# [DIRECTIVE]
The listing below contains a span that opens with the line containing "return nodes" and closes with the line containing "obj.parent = empty". Return that span exactly.
-.-.-
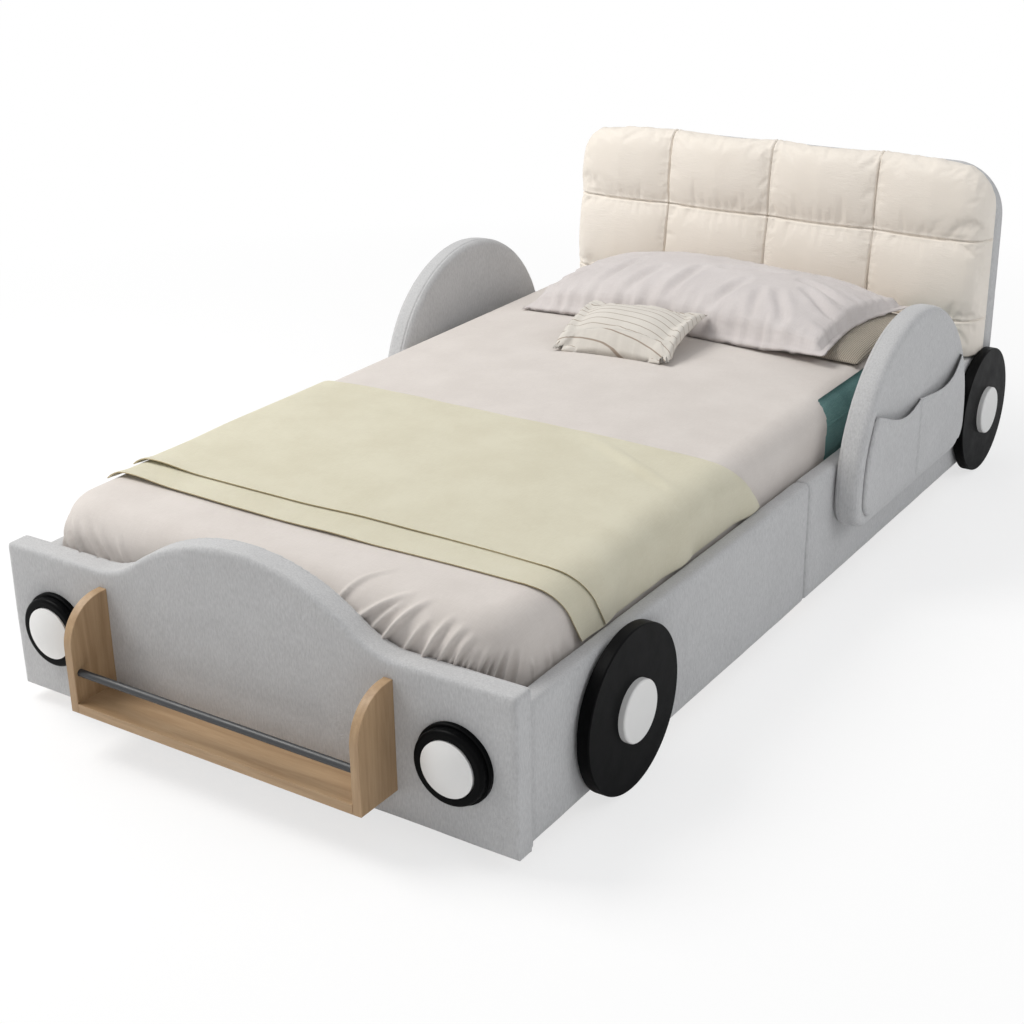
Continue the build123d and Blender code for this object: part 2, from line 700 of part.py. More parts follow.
# Slats and what carries them
def slats():
    half = RAIL_IN - SLAT_END_GAP
    first = RAIL_Y + SLAT_FIRST
    last = HEAD_Y - PAD_REACH - SLAT_FIRST - SLAT_WIDTH
    pitch = (last - first) / (SLAT_COUNT - 1)
    starts = [first + row * pitch for row in range(SLAT_COUNT)]
    rows = [block(-half, half, y, y + SLAT_WIDTH, SLAT_Z, SLAT_Z + SLAT_THICK) for y in starts]
    return Compound(children=[Part() + row for row in rows])


def ledger():
    y0 = RAIL_Y + LEDGER_END_GAP
    y1 = HEAD_Y - LEDGER_END_GAP
    return block(RAIL_IN - LEDGER_SIZE, RAIL_IN, y0, y1, SLAT_Z - LEDGER_SIZE, SLAT_Z)


def centre_beam():
    half = BEAM_WIDTH / 2
    return block(-half, half, RAIL_Y, HEAD_Y, SLAT_Z - BEAM_HEIGHT, SLAT_Z)


def centre_legs():
    half = BEAM_LEG_WIDTH / 2
    pitch = RAIL_SPAN / (BEAM_LEG_COUNT + 1)
    centres = [RAIL_Y + (row + 1) * pitch for row in range(BEAM_LEG_COUNT)]
    legs = [block(-half, half, y - half, y + half, 0, SLAT_Z - BEAM_HEIGHT) for y in centres]
    return Compound(children=[Part() + leg for leg in legs])


def leg(y0, y1):
    """A right hand leg inside the rail, drilled for its bolts."""
    return drill(block(RAIL_IN - LEG_SIZE, RAIL_IN, y0, y1, 0, BASE_Z + LEG_TOP), leg_bolts())


# Mattress and fitted sheet: the same crowned body, one skin apart
def bed_profile(half, bottom, top, crown, edge):
    """A (span, z) profile with a flat bottom, upright sides, round shoulders and a crowned top."""
    path = Line((-half, bottom), (half, bottom)) + Line((half, bottom), (half, top - crown - edge))
    lean = math.sin(math.radians(45)) * edge
    turn = (half - edge + lean, top - crown - edge + lean)
    path += ThreePointArc((half, top - crown - edge), turn, (half - edge, top - crown))
    path += ThreePointArc((half - edge, top - crown), (0, top), (edge - half, top - crown))
    path += ThreePointArc((edge - half, top - crown), (-turn[0], turn[1]), (-half, top - crown - edge))
    path += Line((-half, top - crown - edge), (-half, bottom))
    return make_face(path)


def bed_body(skin, bottom):
    """The mattress shape, grown by a skin on every side but the bottom."""
    half = MATTRESS_WIDTH / 2 + skin
    length = MATTRESS_LENGTH / 2 + skin
    top = MATTRESS_TOP + skin
    middle = MATTRESS_Y + MATTRESS_LENGTH / 2
    edge = MATTRESS_EDGE + skin
    front = middle - length - edge
    rear = middle + length + edge
    across = slab_y(bed_profile(half, bottom, top, MATTRESS_CROWN, edge), front, rear)
    along = slab_x(bed_profile(length, bottom, top, MATTRESS_CROWN, edge), -half - edge, half + edge)
    along = Pos(0, middle, 0) * along
    plan = Pos(0, middle) * RectangleRounded(2 * half, 2 * length, MATTRESS_CORNER + skin)
    return across & along & slab_z(plan, bottom, top)


def mattress():
    return bed_body(0, MATTRESS_Z)


def fitted_sheet():
    return bed_body(SHEET_THICK, MATTRESS_Z + SHEET_HEM_RISE) - bed_body(0, MATTRESS_Z)


# Throw blanket: two layers over the top, the right side hanging down inside the rail
def width_profile(skin):
    """The mattress seen from the foot, grown by a skin."""
    half = MATTRESS_WIDTH / 2 + skin
    top = MATTRESS_TOP + skin
    return bed_profile(half, MATTRESS_Z, top, MATTRESS_CROWN, MATTRESS_EDGE + skin)


def hem_cut(side, drop):
    """What is cut away below a hem on one side of the bed."""
    below = Rectangle(MATTRESS_WIDTH, 2 * MATTRESS_HEIGHT, align=(Align.CENTER, Align.MAX))
    return Pos(side * MATTRESS_WIDTH / 2, MATTRESS_TOP - MATTRESS_CROWN - drop) * below


def blanket_shell(lift, thick):
    """The (x, z) band of one layer, from its left hem over the top to its right hem."""
    skin = SHEET_THICK + lift
    band = width_profile(skin + thick) - width_profile(skin)
    return band - hem_cut(-1, BLANKET_LEFT_DROP) - hem_cut(1, BLANKET_RIGHT_DROP)


def blanket_side(start):
    """The (y, z) outline that a layer shows from the side, its hanging part slanting back."""
    edge_z = MATTRESS_TOP - MATTRESS_CROWN
    hem_z = edge_z - BLANKET_RIGHT_DROP
    high = MATTRESS_TOP + MATTRESS_EDGE
    front = FACE_Y + start
    rear = FACE_Y + BLANKET_REAR
    corners = [(front, high), (front, edge_z), (front + BLANKET_FRONT_SLANT, hem_z)]
    corners += [(rear + BLANKET_REAR_SLANT, hem_z), (rear, edge_z), (rear, high)]
    return make_face(Polyline(*corners, close=True))


def throw_blanket():
    wide = MATTRESS_WIDTH
    far = FACE_Y + BLANKET_REAR + BLANKET_REAR_SLANT
    layers = []
    for level, start in ((0, BLANKET_FRONT), (1, BLANKET_FRONT + BLANKET_STEP)):
        lift = BLANKET_LIFT + level * BLANKET_LAYER_THICK
        band = slab_y(blanket_shell(lift, BLANKET_LAYER_THICK), FACE_Y + start, far)
        layers.append(band & slab_x(blanket_side(start), -wide, wide))
    return layers[0] + layers[1]


# Pillows: each section has a thin sewn edge, full shoulders and a crowned top
def pillow_section(x, half_width, thick, edge):
    """One (y, z) section on a flat base."""
    rise = thick - edge
    shoulder = (half_width * PILLOW_SHOULDER, edge + rise * PILLOW_FULLNESS)
    turn = ((half_width + shoulder[0]) / 2, edge + rise * PILLOW_FULLNESS * PILLOW_TURN_RISE)
    rear = ThreePointArc((x, half_width, edge), (x, *turn), (x, *shoulder))
    top = ThreePointArc((x, *shoulder), (x, 0, thick), (x, -shoulder[0], shoulder[1]))
    front = ThreePointArc((x, -shoulder[0], shoulder[1]), (x, -turn[0], turn[1]), (x, -half_width, edge))
    edges = [Line((x, -half_width, 0), (x, half_width, 0))]
    edges.append(Line((x, half_width, 0), (x, half_width, edge)))
    edges += [rear, top, front, Line((x, -half_width, edge), (x, -half_width, 0))]
    return Wire(edges)


def pillow_body(length, width, thick, skin=0.0, lift=0.0):
    """A pillow lying on z = 0, grown by a skin on its top and sides, its +X end lifted."""
    sections = []
    for share in (-1, -0.93, -0.75, -0.45, 0, 0.45, 0.75, 0.93, 1):
        fullness = (1 - abs(share) ** 3.2) ** 0.75
        drawn = 1 - PILLOW_DRAW_IN * (1 - share**2)
        half_width = width / 2 * drawn + skin
        tall = PILLOW_EDGE + PILLOW_END_RISE + (thick - PILLOW_EDGE - PILLOW_END_RISE) * fullness
        place = share * (length / 2 + skin)
        base = lift * max(0, share - PILLOW_RAMP) / (1 - PILLOW_RAMP)
        tall = max(tall - base * PILLOW_SQUASH, PILLOW_EDGE + PILLOW_END_RISE)
        section = pillow_section(place, half_width, tall + skin, PILLOW_EDGE + skin)
        sections.append(section.moved(Location((0, 0, base))))
    return Solid.make_loft(sections)


def pillow_low():
    """Height of a pillow's base before it is cut to lie on the crowned sheet."""
    return SHEET_TOP - MATTRESS_CROWN


def under_pillows():
    """What every pillow is cut by: the sheeted mattress and the gap over it."""
    return bed_body(SHEET_THICK + REST_GAP, MATTRESS_Z)


def ribbed_solid(skin):
    place = Pos(RIBBED_X, RIBBED_Y, pillow_low())
    return place * pillow_body(RIBBED_LENGTH, RIBBED_WIDTH, RIBBED_THICK, skin)


def pillow_ribbed():
    return ribbed_solid(0) - under_pillows()


def pillow_solid(skin):
    place = Pos(PILLOW_X, PILLOW_Y, pillow_low()) * Rot(0, 0, PILLOW_TURN)
    return place * pillow_body(PILLOW_LENGTH, PILLOW_WIDTH, PILLOW_THICK, skin, PILLOW_LIFT)


def pillow_main():
    """The main pillow, hollowed underneath where it lies on the ribbed one."""
    return pillow_solid(0) - ribbed_solid(SOFT_GAP) - under_pillows()


def striped_cushion():
    """The small cushion, its front edge on the sheet and its back edge on the main pillow."""
    lift = CUSHION_WIDTH / 2 * math.sin(math.radians(CUSHION_TILT))
    place = Pos(CUSHION_X, CUSHION_Y, pillow_low() + lift)
    place = place * Rot(0, 0, CUSHION_TURN) * Rot(CUSHION_TILT, 0, 0)
    body = place * pillow_body(CUSHION_LENGTH, CUSHION_WIDTH, CUSHION_THICK)
    return body - under_pillows() - pillow_solid(SOFT_GAP)


# Every node by its name
def all_nodes():
    nodes = {"footboard_core": footboard_core(), "footboard_cover": footboard_cover()}
    right = {}
    for end in ("front", "rear"):
        right[f"rail_{end}", "core"] = rail_core(end)
        right[f"rail_{end}", "cover"] = rail_cover(end)
        right[f"wheel_{end}", ""] = wheel(end)
        right[f"hub_cap_{end}", ""] = hub_cap(end)
    right["guard", "core"] = guard_core()
    right["guard", "cover"] = guard_cover()
    right["guard", "pockets"] = guard_pockets()
    right["lamp_ring", ""] = lamp_ring()
    right["lamp_disc", ""] = lamp_disc()
    right["shelf_side", ""] = shelf_side()
    right["ledger", ""] = ledger()
    right["corner_leg_front", ""] = leg(RAIL_Y, RAIL_Y + LEG_SIZE)
    right["corner_leg_rear", ""] = leg(HEAD_Y - LEG_SIZE, HEAD_Y)
    right["middle_leg", ""] = leg(SEAM_Y - MID_LEG_LENGTH / 2, SEAM_Y + MID_LEG_LENGTH / 2)
    for (name, kind), piece in right.items():
        tail = f"_{kind}" if kind else ""
        nodes[f"{name}_right{tail}"] = piece
        nodes[f"{name}_left{tail}"] = left_of(piece)
    nodes["headboard_core"] = headboard_core()
    nodes["headboard_cover"] = headboard_cover()
    nodes["pad_board"] = pad_board()
    nodes["headboard_pad"] = headboard_pad()
    nodes["wheel_spacers"] = wheel_spacers()
    nodes["wheel_screws"] = wheel_screws()
    nodes["shelf_board"] = shelf_board()
    nodes["shelf_rod"] = rod_body()
    nodes["shelf_bolts"] = bolt_set(shelf_bolts())
    nodes["frame_bolts"] = bolt_set(leg_bolts())
    nodes["guard_bolts"] = bolt_set(guard_bolts())
    nodes["slats"] = slats()
    nodes["centre_beam"] = centre_beam()
    nodes["centre_legs"] = centre_legs()
    nodes["mattress"] = mattress()
    nodes["fitted_sheet"] = fitted_sheet()
    nodes["throw_blanket"] = throw_blanket()
    nodes["pillow_ribbed"] = pillow_ribbed()
    nodes["pillow_main"] = pillow_main()
    nodes["striped_cushion"] = striped_cushion()
    return nodes


for node, shape in all_nodes().items():
    export_step(shape, f"parts/{node}.step")
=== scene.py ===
import json
import math

import bmesh
import bpy
from mathutils import Matrix, Vector, noise
from mathutils.bvhtree import BVHTree


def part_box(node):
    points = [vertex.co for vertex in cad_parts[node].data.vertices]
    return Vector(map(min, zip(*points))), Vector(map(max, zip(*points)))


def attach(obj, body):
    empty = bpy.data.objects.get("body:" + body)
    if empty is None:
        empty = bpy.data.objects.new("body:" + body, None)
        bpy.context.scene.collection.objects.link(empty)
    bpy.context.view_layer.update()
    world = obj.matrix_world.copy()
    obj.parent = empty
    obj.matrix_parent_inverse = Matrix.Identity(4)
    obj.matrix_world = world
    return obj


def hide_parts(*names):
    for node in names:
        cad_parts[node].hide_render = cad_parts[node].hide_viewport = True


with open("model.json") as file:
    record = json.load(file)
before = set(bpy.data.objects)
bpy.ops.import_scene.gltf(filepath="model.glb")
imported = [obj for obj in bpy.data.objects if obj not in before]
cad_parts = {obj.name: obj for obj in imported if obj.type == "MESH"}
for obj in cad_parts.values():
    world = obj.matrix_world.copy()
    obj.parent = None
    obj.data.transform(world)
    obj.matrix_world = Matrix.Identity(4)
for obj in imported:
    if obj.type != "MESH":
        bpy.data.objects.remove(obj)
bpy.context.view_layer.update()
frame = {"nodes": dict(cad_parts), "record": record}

nodes = frame["nodes"]


# The studio: a pale floor, two large soft lamps, a pale surround and the camera.
# The camera stands at the foot end, to the right, at an adult's eye height, and looks down.
floor_size = 60.0
surround_colour = (0.93, 0.94, 0.96, 1.0)
camera_place = (1.79057, -2.91591, 1.58065)
camera_turn = (33.58, 23.149, -0.913)
lens_length = 60.762
sensor_width = 36.0
surround_strength = 0.46

camera = bpy.data.objects.new("camera", bpy.data.cameras.new("camera"))
bpy.context.scene.collection.objects.link(camera)
yaw, pitch, roll = (math.radians(angle) for angle in camera_turn)
camera.matrix_world = (
    Matrix.Translation(camera_place)
    @ Matrix.Rotation(yaw, 4, "Z")
    @ Matrix.Rotation(math.pi / 2 - pitch, 4, "X")
    @ Matrix.Rotation(roll, 4, "Z")
)
camera.data.sensor_width = sensor_width
camera.data.lens = lens_length
bpy.context.scene.camera = camera
bpy.context.scene.view_settings.view_transform = "Standard"


def add_node(tree, kind, inputs=None, **settings):
    """Add a shader node, set its options, and set or link its inputs by name or number."""
    made = tree.nodes.new("ShaderNode" + kind)
    for name, value in settings.items():
        setattr(made, name, value)
    for name, value in (inputs or {}).items():
        if isinstance(value, bpy.types.NodeSocket):
            tree.links.new(value, made.inputs[name])
        else:
            made.inputs[name].default_value = value
    return made


def maths(tree, operation, *values):
    """Add an arithmetic node that works on one or two values."""
    return add_node(tree, "Math", dict(enumerate(values)), operation=operation)


def soft_lamp(name, place, aim, width, height, power, colour):
    lamp = bpy.data.lights.new(name, "AREA")
    lamp.shape = "RECTANGLE"
    lamp.size = width
    lamp.size_y = height
    lamp.energy = power
    lamp.color = colour
    holder = bpy.data.objects.new(name, lamp)
    bpy.context.scene.collection.objects.link(holder)
    holder.location = place
    direction = Vector(aim) - Vector(place)
    holder.rotation_euler = direction.to_track_quat("-Z", "Y").to_euler()


soft_lamp("key_lamp", (-2.4, -1.35, 3.9), (0, 0, 0.3), 2.4, 2.4, 158, (1.0, 0.985, 0.96))
soft_lamp("fill_lamp", (3.6, 0.6, 2.6), (0, 0.2, 0.3), 2.4, 2.0, 33, (0.97, 0.985, 1.0))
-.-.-
# [PROBLEM SOLUTION]
    return nodes


for node, shape in all_nodes().items():
    export_step(shape, f"parts/{node}.step")
=== scene.py ===
import json
import math

import bmesh
import bpy
from mathutils import Matrix, Vector, noise
from mathutils.bvhtree import BVHTree


def part_box(node):
    points = [vertex.co for vertex in cad_parts[node].data.vertices]
    return Vector(map(min, zip(*points))), Vector(map(max, zip(*points)))


def attach(obj, body):
    empty = bpy.data.objects.get("body:" + body)
    if empty is None:
        empty = bpy.data.objects.new("body:" + body, None)
        bpy.context.scene.collection.objects.link(empty)
    bpy.context.view_layer.update()
    world = obj.matrix_world.copy()
    obj.parent = empty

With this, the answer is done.